Scene 3 - Oxford, England  Here I was finally reunited with my dear friend and roommate from graduate school! During our catching up, she told me the saga of moving her elderly parents from New York to London.  It was a project that had taken more than a year to accomplish. She needed to give me a full report and to say thank you for all the phone and email coaching I had given to her over that time as the Moving Mentor. It had saved her sanity and stabilized her so that she could be the anchor for her parents. She was definitely "in recovery" from this huge undertaking. As I looked around her house I could see everywhere how her own life had been put on hold and how much lay ahead for her to begin to come back to equilibrium.

Scene 4 - London, England  I found myself sitting at breakfast with the son of a good friend and his partner. She wanted very much to talk about her mother who is turning 60 and hasn't been in good health. She explained that her mom is living in a big house all alone and hasn't cleaned out in many years. The house is beginning to fall apart and she is worried that Mom might just fall apart with it. I shared ideas and information with her, turning her worry into manageable steps she could take to help the situation.

I had not been in Britain in eight years. Though I had been in touch with my friends, we had communicated very little about the day-to-day events of life. Traveling to Britain and finding everyone engaged in transition - their own or that of a loved one - was a great surprise to me. I went to visit friends and found they actually needed my professional help!

In the U.S., 50 million people a year are moving. Many more are thinking about it and still others don't even know they should be thinking about it. We know that moving is one of the five greatest life stressors. It is up there on the list with death of a loved one and divorce. It is stressful for those who are actually making the transition and for family and friends who try to offer support and help. What most people don't know is that there are many things that can help make moving less stressful. Here are a few of them:

1. Plan in advance. Create a 5-year plan. Start by imagining where you'll be and what your life will look like.
2. Do baby-step downsizing. Even if you're not ready to create a plan, go through your home room by room and get rid of the things you don't need or want. Ask others to remove things that belong to them. (Key point:  Cleaning out can help give your life new direction.)
3. Calendar it. Set aside a small block of time once a week or even every other week for managing "stuff," Arranging and simplifying help relieve stress, keep you feeling in control and contribute to your sense of well-being.
4. Consult with a moving management specialist. If you are planning a move, consider handing off the logistics and details to someone with experience. Instead of feeling drained, exhausted and out of control when the move is over, you will discover that you can actually feel strong and ready for your new life when it is done.
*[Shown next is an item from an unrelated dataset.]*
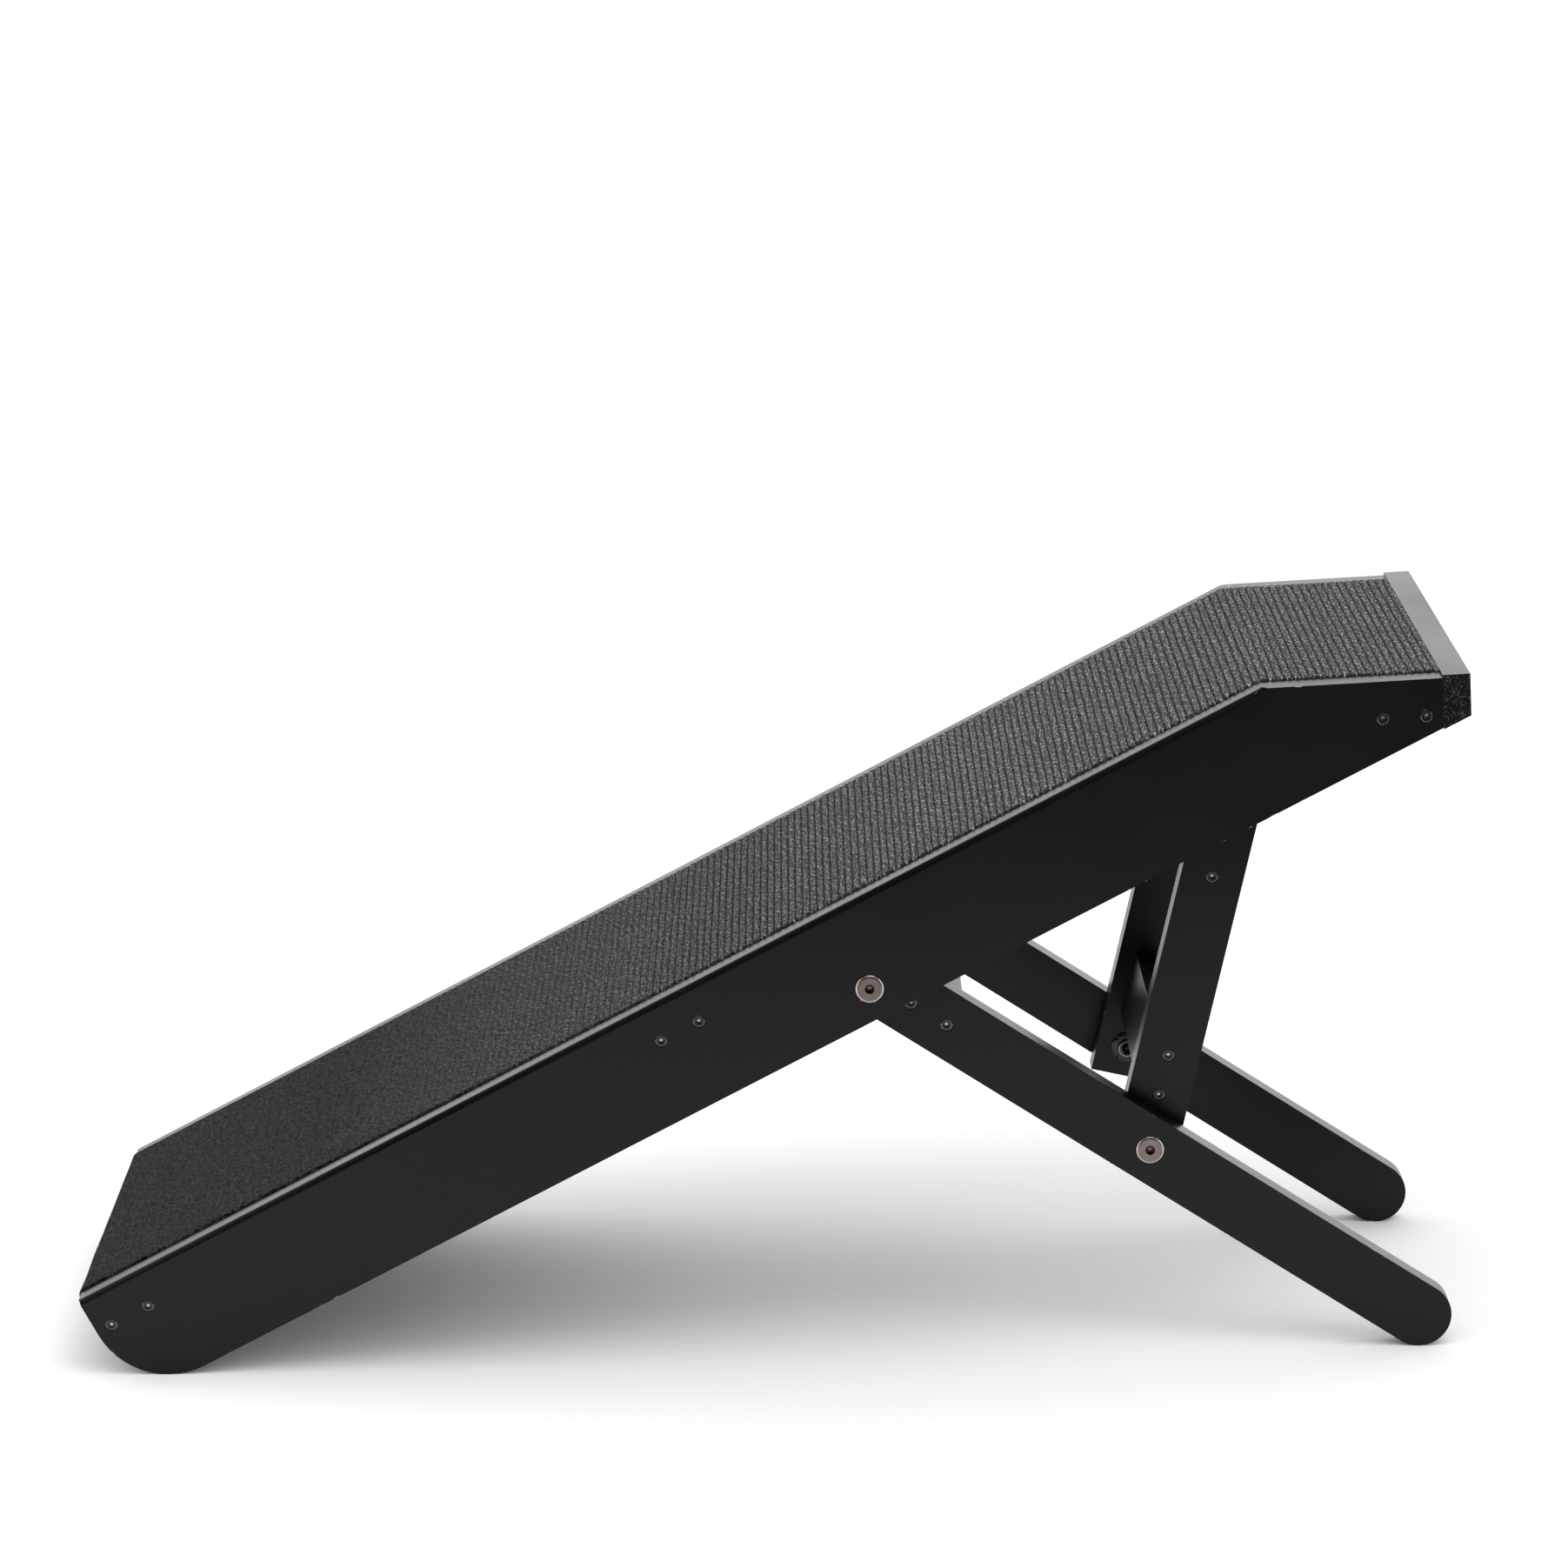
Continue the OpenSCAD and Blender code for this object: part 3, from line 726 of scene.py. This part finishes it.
def make_nuts(material):
    """Detailed nuts in place of the CAD ones, with their tops towards the ramp's middle."""
    for name, obj in nodes.items():
        if "_nut_" in name:
            low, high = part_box(name)
            inward = -1 if name.endswith("left") else 1
            y = high.y if inward < 0 else low.y
            foot = Vector(((low.x + high.x) / 2, y, (low.z + high.z) / 2))
            turn = Matrix.Rotation(math.radians(-90 * inward), 4, "X")
            place = Matrix.Translation(foot) @ turn
            mesh = bmesh.new()
            flange_nut(mesh, high.y - low.y)
            finished(mesh, name.replace("nut", "flange_nut"), material, obj["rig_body"],
                     "black_screws", name, place=place)


RIB_PITCH = 5.4 * MM
RIB_H = 0.85 * MM
RIB_ROWS = (0.0, 0.13, 0.35, 0.65, 0.87)     # where a rib's rows of points lie, as shares of its pitch
RIB_SQUARE = 3.5         # how square a rib is: its flanks fall off with this power
RIB_CREST = 1.05         # over 1 cuts the rib's crest flat
MAT_T = 2.5 * MM
MAT_GAP = 0.5 * MM       # from the mat's sides to the sides of its CAD piece
MAT_EDGE_R = 0.8 * MM
MAT_EDGE = np.array([0, 0.12, 0.35, 0.8, 1.8]) * MM      # columns of points on a rolled side edge
MAT_INNER = 3.6 * MM     # from there on the columns are evenly spaced
MAT_COLUMNS = 88
FINE_STEP = 0.2 * MM     # the path is smoothed at this spacing
SMOOTH_REACH = 7         # over this many steps to each side
FLAT_BELOW = 0.12        # the ribs grow from here up the path
FLAT_OVER = 0.4          # over this length
RIB_LEAST = 0.1          # the share of a rib's height at the low end
WILT_OVER = 0.06         # the low end lies a little uneven over this length
UNDERSIDE_SHADE = 0.7    # the underside's painted shade value, as a share of the one above it, so it is painted darker


def mat_path():
    """The mat's top line in the side view, from its low end up over the bend, in five rows to a rib."""
    loop = side_outline("grip_mat")
    start = min(range(len(loop)), key=lambda i: loop[i].y)
    loop = loop[start:] + loop[:start]
    end = max(range(len(loop)), key=lambda i: loop[i].y)
    one, other = loop[:end + 1], [loop[0]] + loop[:end - 1:-1]
    outer = np.array(min((one, other), key=lambda path: min(p.x for p in path)))
    lengths = np.linalg.norm(np.diff(outer, axis=0), axis=1)
    at = np.concatenate(([0], np.cumsum(lengths)))
    ribs = int(at[-1] / RIB_PITCH) + 1
    s = np.array([(k + part) * RIB_PITCH for k in range(ribs) for part in RIB_ROWS])
    s = np.append(s[s < at[-1] - 1.5 * FINE_STEP], at[-1])
    fine = np.arange(0, at[-1] + FINE_STEP / 2, FINE_STEP)
    kernel = np.hanning(2 * SMOOTH_REACH + 1)
    kernel /= kernel.sum()
    path = []
    for k in range(2):
        values = np.interp(fine, at, outer[:, k])
        first = 2 * values[0] - values[SMOOTH_REACH:0:-1]
        last = 2 * values[-1] - values[-2:-SMOOTH_REACH - 2:-1]
        smooth = np.convolve(np.concatenate((first, values, last)), kernel, "valid")
        path.append(np.interp(s, fine, smooth))
    return s, np.array(path).T


def mat_columns(half):
    """The y of each column of points over the mat, close together on its side edges."""
    inner = np.linspace(-half + MAT_INNER, half - MAT_INNER, MAT_COLUMNS)
    return np.concatenate((-half + MAT_EDGE, inner, (half - MAT_EDGE)[::-1]))


def mat_heights(s, columns, half):
    """How far each point of the mat's top lies below its path, and how light it is painted: lighter up
    its rib, with painted shade in the grooves and along the side edges.
    """
    across = np.abs(s / RIB_PITCH % 1 - 0.5) * 2
    rib = np.clip((1 - across ** RIB_SQUARE) * RIB_CREST, 0, 1)
    fade = RIB_LEAST + (1 - RIB_LEAST) * np.clip((s - FLAT_BELOW) / FLAT_OVER, 0, 1)
    gap = half - np.abs(columns)
    into_roll = np.clip(MAT_EDGE_R - gap, 0, None)
    roll = MAT_EDGE_R - np.sqrt(np.clip(MAT_EDGE_R ** 2 - into_roll ** 2, 0, None))
    down = np.zeros((len(s), len(columns)))
    rib_lift_and_shade = np.zeros_like(down)
    for i, at in enumerate(s):
        wilt = max(0.0, 1 - at / WILT_OVER)
        for j, y in enumerate(columns):
            wave = noise.noise((at * 14, y * 13, 3.0))
            bead = noise.noise((at * 420, y * 240, 7.0))
            sag = noise.noise((2.0, y * 22, 5.0)) * wilt
            uneven = 0.12 + 0.14 * wave - 0.05 * bead - 0.55 * sag
            down[i, j] = RIB_H * (1 - rib[i]) * fade[i] + uneven * MM + roll[j]
            # painted shade: the grooves between ribs, and near the low end a strip along each side
            # edge, are painted darker
            lift = 1 - fade[i] + fade[i] * rib[i]
            inside = min(1.0, max(0.0, gap[j] / (1.5 * MM) - 0.1))
            shaded = inside * (1 - fade[i]) + fade[i]
            rib_lift_and_shade[i, j] = min(1, max(0, lift + 0.1 * bead)) * shaded
    return down, rib_lift_and_shade


def make_mat(material):
    """The ribbed mat: ribs like laid cord, flatter towards the low end, with rolled side edges."""
    s, path = mat_path()
    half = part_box("grip_mat")[1].y - MAT_GAP
    columns = mat_columns(half)
    tangent = np.gradient(path, s, axis=0)
    tangent /= np.linalg.norm(tangent, axis=1)[:, None]
    normal = np.stack((-tangent[:, 1], tangent[:, 0]), 1)
    down, rib_lift_and_shade = mat_heights(s, columns, half)

    mesh = bmesh.new()
    relief_and_shade = mesh.verts.layers.float.new("relief_and_shade")
    spot = mesh.verts.layers.float_vector.new("spot")
    rows = []
    for i, at in enumerate(s):
        row = []
        for j, y in enumerate(columns):
            p = path[i] - normal[i] * down[i, j]
            v = mesh.verts.new((p[0], y, p[1]))
            v[relief_and_shade] = rib_lift_and_shade[i, j]
            v[spot] = (at, y, 0)
            row.append(v)
        base = path[i] - normal[i] * MAT_T
        for j in (-1, 0):
            y = columns[j]
            v = mesh.verts.new((base[0], y, base[1]))
            v[relief_and_shade] = UNDERSIDE_SHADE * rib_lift_and_shade[i, j]
            v[spot] = (at, y, 0)
            row.append(v)
        rows.append(row)
    join_loops(mesh, rows)
    mesh.faces.new(rows[0])
    mesh.faces.new(rows[-1][::-1])
    bake_places(mesh, spot, s[-1], half, len(columns))
    finished(mesh, "ribbed_grip_mat", material, "ramp", "grip_mat", "grip_mat", sharp=70)


BAKE_STRIPS = 3
BAKE_STRIPS_H = 0.9      # the share of the square's height that the strips take


def bake_places(mesh, spot, length, half, count):
    """Lays the mat's faces out for baking: the top in strips, and the other faces above them.

    The faces of each row start with the count - 1 on top, and the mesh's last two are its ends."""
    layer = mesh.loops.layers.uv.new("OFBake")
    ring = count + 2
    strip_h = BAKE_STRIPS_H / BAKE_STRIPS
    mesh.verts.index_update()
    for number, face in enumerate(mesh.faces):
        step = number % ring
        from_low_end = min(loop.vert[spot][0] for loop in face.loops) / length
        strip = min(BAKE_STRIPS - 1, int(from_low_end * BAKE_STRIPS))
        for loop in face.loops:
            at, y, _ = loop.vert[spot]
            share = (y + half) / (2 * half)
            column = loop.vert.index % ring
            if number >= len(mesh.faces) - 2:
                place = (0.1 + 0.8 * share, 0.985 + 0.01 * (column >= count))
            elif step < count - 1:
                u = at / length * BAKE_STRIPS - strip
                place = (0.01 + 0.96 * u, (strip + 0.02 + 0.96 * share) * strip_h)
            else:
                height = 0.91 + 0.02 * (step - count + 1)
                place = (at / length, height + 0.015 * (column in (step, 0)))
            loop[layer].uv = place


# ---------------------------------------------------------------- camera, light and floor

LENS = 115.0
SENSOR = 36.0
CAMERA_AT = (0.02118, -3.34596, 1.20526)
CAMERA_HEADING = 0.098       # degrees to the left of +Y
CAMERA_DOWN = 14.109         # degrees below level
CAMERA_ROLL = -0.687         # degrees


def make_camera():
    """The camera at the photograph's viewing angle."""
    data = bpy.data.cameras.new("camera")
    data.lens = LENS
    data.sensor_width = SENSOR
    camera = bpy.data.objects.new("camera", data)
    scene.collection.objects.link(camera)
    turn = Matrix.Identity(4)
    for degrees, axis in ((CAMERA_HEADING, "Z"), (90 - CAMERA_DOWN, "X"), (CAMERA_ROLL, "Z")):
        turn = turn @ Matrix.Rotation(math.radians(degrees), 4, axis)
    camera.matrix_world = Matrix.Translation(CAMERA_AT) @ turn
    scene.camera = camera


def panel(name, size, place, material, *hidden_from):
    """A flat stage piece, which isn't part of the object."""
    mesh = bmesh.new()
    bmesh.ops.create_grid(mesh, x_segments=1, y_segments=1, size=0.5)
    data = bpy.data.meshes.new(name)
    mesh.to_mesh(data)
    mesh.free()
    data.materials.append(material)
    obj = bpy.data.objects.new(name, data)
    scene.collection.objects.link(obj)
    obj.matrix_world = place @ Matrix.Diagonal((*size, 1, 1))
    for ray in hidden_from:
        setattr(obj, "visible_" + ray, False)


def glowing(name, strength):
    """A black surface with light of its own."""
    m = Nodes(name)
    m.shade(Base_Color=grey(0.0), Emission_Color=grey(1.0), Emission_Strength=strength)
    return m.material


def plain(name, value):
    """A dull, almost even surface for the stage."""
    m = Nodes(name)
    tone = m.noise(m.place(), scale=3.0)
    m.shade(Base_Color=m.mix(tone, grey(value * 0.99), grey(value)), Roughness=0.9)
    m.shader.inputs["Specular IOR Level"].default_value = 0.0
    return m.material


SKY_STRENGTH = 1.4
FLOOR_SIZE = 40
FLOOR_WHITE = 0.84
CARD_BLACK = 0.01
PANEL_STRENGTH = 1.85
KEY_SIZE = (1.2, 1.0)
KEY_AT = (0.3, -0.7, 2.0)
KEY_FACES_FROM = (0.1, -0.6, 2.0)    # the way that the key's back points
KEY_WATTS = 7


def light_scene():
    """A white floor under an even bright sky and a soft key light.

    Only reflections see the black cards and the bright panel."""
    scene.view_settings.view_transform = "Standard"
    world = bpy.data.worlds.new("studio")
    scene.world = world
    world.use_nodes = True
    sky = world.node_tree.nodes["Background"]
    sky.inputs["Color"].default_value = (1, 1, 1, 1)
    sky.inputs["Strength"].default_value = SKY_STRENGTH
    panel("floor", (FLOOR_SIZE, FLOOR_SIZE), Matrix.Identity(4), plain("floor_white", FLOOR_WHITE))

    card = plain("card_black", CARD_BLACK)
    light = glowing("panel_white", PANEL_STRENGTH)
    hidden = ("camera", "shadow", "diffuse", "transmission")
    upright = Matrix.Rotation(math.radians(90), 4, "X")
    panel("floor_card", (6, 3), Matrix.Translation((0, -2.8, 0.002)), card, *hidden)
    panel("front_card", (6, 2.6), Matrix.Translation((0, -2.3, 1.2)) @ upright, card, *hidden)
    panel("top_card", (6, 3.4), Matrix.Translation((0, -0.7, 2.7)), card, *hidden)
    panel("back_panel", (16, 5), Matrix.Translation((-0.5, 6, 2.6)) @ upright, light, *hidden)

    data = bpy.data.lights.new("key", "AREA")
    data.shape = "RECTANGLE"
    data.size, data.size_y = KEY_SIZE
    data.energy = KEY_WATTS
    key = bpy.data.objects.new("key", data)
    scene.collection.objects.link(key)
    turn = Vector(KEY_FACES_FROM).to_track_quat("Z", "Y").to_matrix().to_4x4()
    key.matrix_world = Matrix.Translation(KEY_AT) @ turn


make_camera()
light_scene()
paint_wood()
oxide = black_oxide()
make_screws(oxide)
make_nuts(oxide)
make_bolts(turned_bronze())
finish_as_cut("strut_rod", bright_zinc())
finish_as_cut("_spacer_", black_nylon())
make_mat(mat_rubber())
Traveling can give us perspective. My trip to England reminded me that life is always moving. If we want to be ready to move along with it, we need to create readiness in our lives. In football they use the term "audible-ready" to describe a change in play which the quarterback shouts out when the team lines up and he sees the change is necessary. Similarly, we all need to make the most of our lives by remaining on the alert for strategic changes we can make before life forces us to make them. We need to plan, talk about our plans and dreams, and be ready for change by keeping things simple at home. How audible-ready are you?